The Lepage production perhaps suffers the most from being immortalized on video in its current state. Though sometimes characterized only by his Cirque de Soleil credit, Lepage has a huge body of stage and film work that places him among the great theater artists of our time. He's also an excellent actor, suggesting that he has been too preoccupied with the stage apparatus to guide the singers into more finished characterizations.

So - to watch or not to watch?

Das Rheingold: Yes, sort of, if only because of the cast's excellent singers: Bryn Terfel as Wotan, Stephanie Blythe as Fricka, and Owens as Alberich. But don't hold the production's lapses against the other installments. Example: When Alberich turns himself into alien creatures, the dragon looks great, but the toad seems to have come out of the Toys R Us bargain bin.

Die Walküre: Big yes. Here, the stage machine convincingly conveys dense forest - more vividly than in its live, movie-theater simulcast. Tenor Jonas Kaufmann is a magnetic Siegmund. And though his Sieglinde, Eva-Maria Westbroek, isn't in her best voice, she's theatrically entrancing. Terfel's singing is so godlike you almost don't notice that his final scene, scenically speaking, is mostly all-purpose murk. Then there's the Levine factor - this was his last performance before surgery and he was at his absolute best.

Siegfried: Tentative yes. Some Ring lovers enjoy Wagner's humor in this installment; I have always found the opera tedious. But the stage apparatus is at its most atmospheric here, and Morris' vocally mid-weight Siegfried is the best-acted on video; likewise Terfel's Wotan. The Act II dragon rarely succeeds in the best Rings; this one doesn't embarrass itself. As Brünnhilde, Voigt seems least at home with her Act III music.

Götterdämmerung: Sometimes yes. Early scenes are confoundingly pedestrian. The nouveau-riche Gibich family looks dull, sounds dull, and appears to live in Dullsville. Even Hans-Peter König, a fine, menacing Hunding in Die Walküre, plays the evil Hagen as if the character has had a lobotomy. But back in her ring of fire, Brünnhilde (Voigt) is visited by her sister Waltraute - sung by the great Wagnerian mezzo-soprano Waltraud Meier, who knocks the operatic tension up a big notch and shows you what's missing elsewhere.

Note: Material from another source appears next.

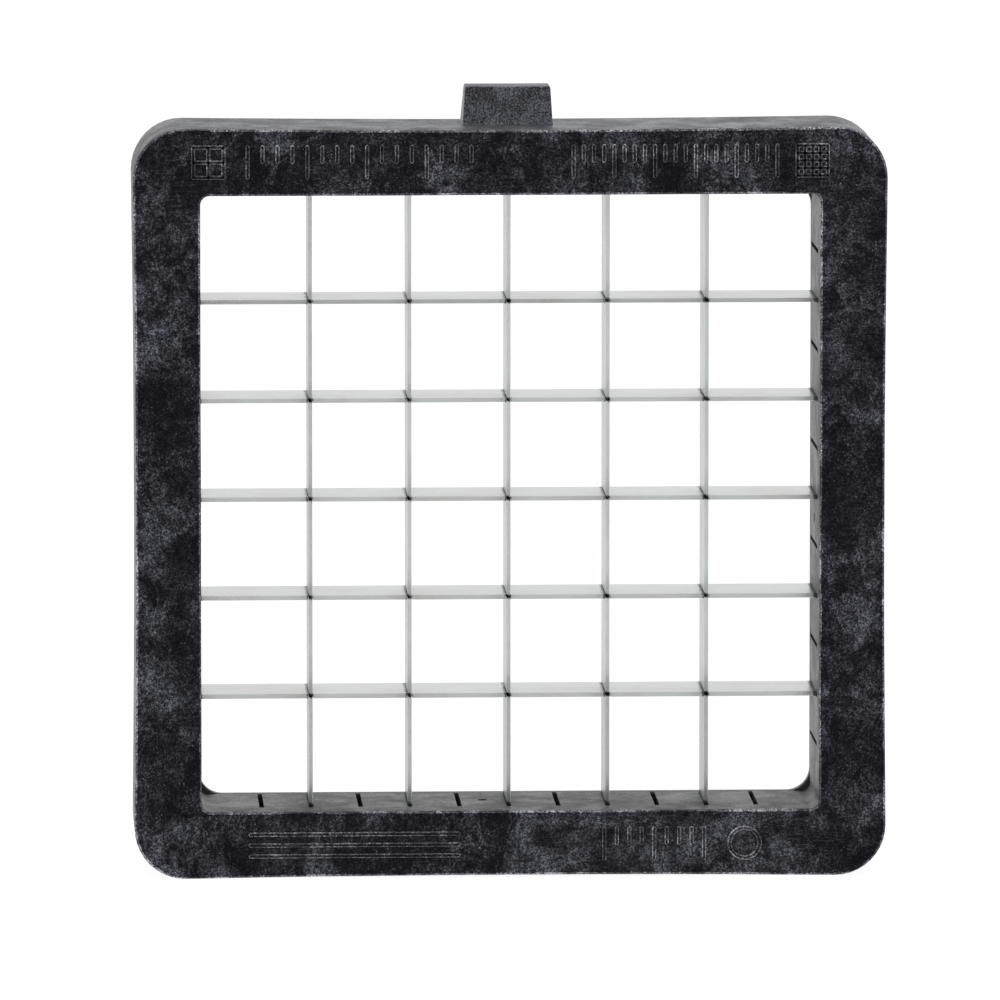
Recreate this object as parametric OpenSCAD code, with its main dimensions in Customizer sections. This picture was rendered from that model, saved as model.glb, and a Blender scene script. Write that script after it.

The rest has extremes of hot and cold. Voigt maintains the tension throughout Act II. Morris' Act III death scene is utterly mesmerizing. But poor Voigt has to ride a silly-looking fake horse into the flames during the theatrically hobbled Immolation Scene. It ends with Hagen jumping into the Rhine to get the coveted ring - with incredibly clumsy execution. With that as your last memory, is it any wonder this Ring is said to be worse than it is?